At any festival in the world the organisers are flying a bunch of kizomba ARTISTS to teach and perform. Following this logic, we could then say that kizomba is, as well as many other things, an ART FORM. People who dance professionally and are considered Kizomba or Urban Kiz artists are just that, they are artists. There is absolutely nothing artistic about repeating the same 5 steps, in the same way, to the same song as a million other people. Well recognised professional Kizomba artists became recognised and well known because of their creativity. Creativity thrives when artists master their tools and foundations and then break them consciously.
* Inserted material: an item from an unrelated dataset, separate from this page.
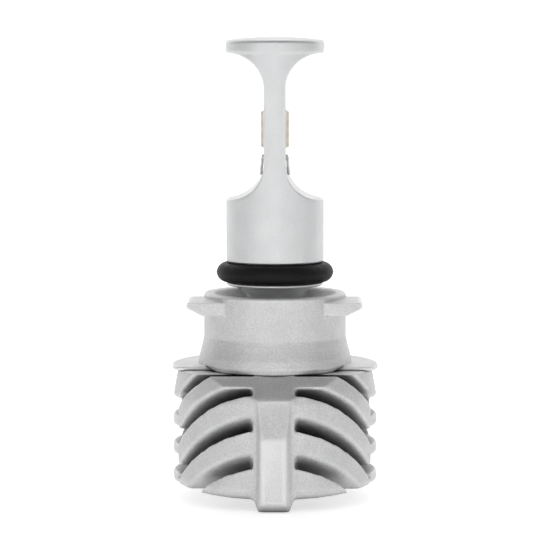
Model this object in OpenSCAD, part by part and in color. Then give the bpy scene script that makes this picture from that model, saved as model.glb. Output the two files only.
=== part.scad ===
// Plug-in LED headlight bulb with a slotted, finned base and a turning lamp head.
// Origin: on the bulb's axis, in the plane of the bayonet lugs' seating faces.
// +Z runs along the axis towards the light, -Y is the side with the plain rib, +Y the socket.

/* [Lamp head] */
// Diameter of the neck and of the top cap
head_d = 14.4; // [13:0.1:17.5]
// Thickness of the flat blade that carries the light sources
blade_t = 3.1; // [2.6:0.1:3.8]
// Radius of the hollow cheeks that run from the blade into the neck and the cap
cheek_r = 5.3; // [4.4:0.1:5.6]
// Height of the light centre above the seating faces
light_h = 25; // [25:0.5:31]
// Height of the neck's top edge
neck_top = 14.85; // [13:0.05:15]
// Distance from the light centre up to the cap's underside
cap_rise = 11.15; // [10:0.05:13]
// Thickness of the cap at its rim
cap_t = 1.95; // [1.2:0.05:3]
// Height of the dome on the cap
cap_crown = 0.45; // [0.2:0.05:0.8]

/* [Seal ring] */
// Thickness of the rubber ring's cord
seal_cord = 2.84; // [2.2:0.02:3.2]
// How far the rubber ring stands out of the neck
seal_proud = 1.42; // [1:0.02:1.7]
// Height of the middle of the ring
seal_z = 3.9; // [3.7:0.05:4.4]

/* [Light sources] */
// Length of one light source
led_len = 5.5; // [4:0.1:6.6]
// Width of one light source
led_w = 2.4; // [1.6:0.1:3.4]
// How far a light source stands out of the blade
led_proud = 0.5; // [0.3:0.05:0.8]
// Width of the little circuit strip under a light source
strip_w = 5.6; // [4.4:0.1:7]
// Thickness of the circuit strip
strip_t = 0.6; // [0.4:0.05:0.8]

/* [Collar] */
// Diameter of the collar's round wall
collar_d = 21; // [19.5:0.1:25.2]
// Thickness of the collar's wall
collar_wall = 1.25; // [0.8:0.05:1.5]
// Height of the rim above the seating faces
rim_z = 0.9; // [0.6:0.05:1.2]
// Diameter of the sunk ring around the stem
recess_d = 17.5; // [16.4:0.1:18.3]
// Depth of the sunk ring below the rim
recess_depth = 2.4; // [2.2:0.05:2.8]
// Thickness of the collar's floor
floor_t = 2.2; // [1.6:0.1:2.4]
// How far the bayonet lugs reach out of the collar's wall
lug_reach = 2.35; // [2.15:0.05:2.85]
// Thickness of a lug at its root
lug_t = 1.95; // [1.4:0.05:2.4]
// How far the gripping flange reaches out of the collar's wall
flange_reach = 4.75; // [4.75:0.05:6]
// Thickness of the gripping flange
flange_t = 0.53; // [0.4:0.01:0.7]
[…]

They don’t break them to rip off a culture, they don’t break them to culturally appropriate, they break them because that's what dancing asks for. Dance is a living, breathing, ever evolving artform. In the same way that kizomba has evolved and developed outside of Africa, Kizomba, Semba and many hundreds of other dance styles have developed and evolved within Africa.
Four years ago I travelled to Yoff, Senegal for an immersive dance tour to further my understanding of Sabar dance. In the middle of this small fishing village, I have never seen so much creativity, flair and flavour within one dance style. Every person's interpretation of the style was unique and captivating. The dance had even evolved so much that now men dance Sabar, where traditionally it was a women’s only dance. This evolution took place in Senegal. This evolution took place because dancers are artists, and art means change.
Back to Kizomba, each well known Kizomba artist has touched and inspired many thousands of people, otherwise they simply would not be where they are today. Each different style offers something new. Not everyone has the same version of connection. I can feel a beautiful connection glued to someone's chest in a Kizomba. Equally, I can feel an amazing connection looking into someones eyes and hitting the same beats in an Urban Kiz dance, or I can feel a joyful connection in a playful Semba. Each person has a different flavour and that is what makes dance so beautiful.
Some of you may be thinking well Kizomba and Semba are social dances so therefore are not art. If that is your opinion you are entitled to it. I ask you to question though, if you do not think of yourself as an artist, do you at least feel that your dancing is a form of self expression? If your answer is yes, then why build a prison around your own self expression? Do not confuse disrespect for a dance with a need to be a ‘purist’. I have met many people from all sides of the debate who would rather chanell all of their energy into being ‘right’, or being an advocate for X style, and actually missing the point of connection and expression. By defending the roots of Kizomba to the bone, even if you do not have even one Angolan ancestor, beware that you may be at the same time disrespecting someone's freedom as an artist. By defending Urban Kiz to the core, beware that this is a modern dance and came from a traditional, cultural dance which needs to be acknowledged and respected. Both sides have a point, but at the same time, both sides are creating prisons for themselves. Dance is one of our fastest shortcuts to freedom, and by entrapping yourself in this circular argument, not only are you sending bad vibes into your community, you are using up precious energy you could be spending dancing.
The opposite to freedom is conformity. Conformity has no place in Kizomba. Keep in mind, there are no two people on earth with exactly the same body. Even if we could somehow mirror someone's dance style exactly it would not look the same because our body is different. In the same way, there are no two people on earth with the same dance style. So originality is not a sin, it is an inevitability, and the secret ingredient which makes the dance art form so exquisite.
I am not dismissing the importance of education and proper information. Don’t get me wrong any time someone tries to shove me through some accelerated footwork when ‘gata morena’ comes on, I have to cringe a little bit. Not because I think the person is wrong, but because I think that the person has not listened to the music, and is missing out on a very beautiful part of the puzzle, that part being Kizomba. Equally, any time some Angsoundz comes on, and I just want to pop, and lock, and extend, I am a little saddened if someone glues me to their chest and does a basic 2 on time for the whole song. Again, not because they are wrong, but because they have not yet explored the amazing musicality and new feeling Urban Kiz could bring them.
I am not condoning the misuse of the word Kizomba. I think it is extremely important to call a spade a spade. If you are a teacher and are teaching Urban Kiz, call it Urban Kiz and vice versa. However, if in reading this article you noticed you have gotten caught up on the circular debate, why not step out of the ring for a moment. Next time you go to an event, don’t go braced with judgement, and scrutining eyes, go with an open heart and the intention to connect and learn. We all have something to learn from each other. The more dancing options there are the more people will dance. This can only be a good thing. If we hold our judgements and prejudices as lightly as we hold our frame, this circular argument can disintegrate and pave way for a more harmonious and creative Kizomba scene.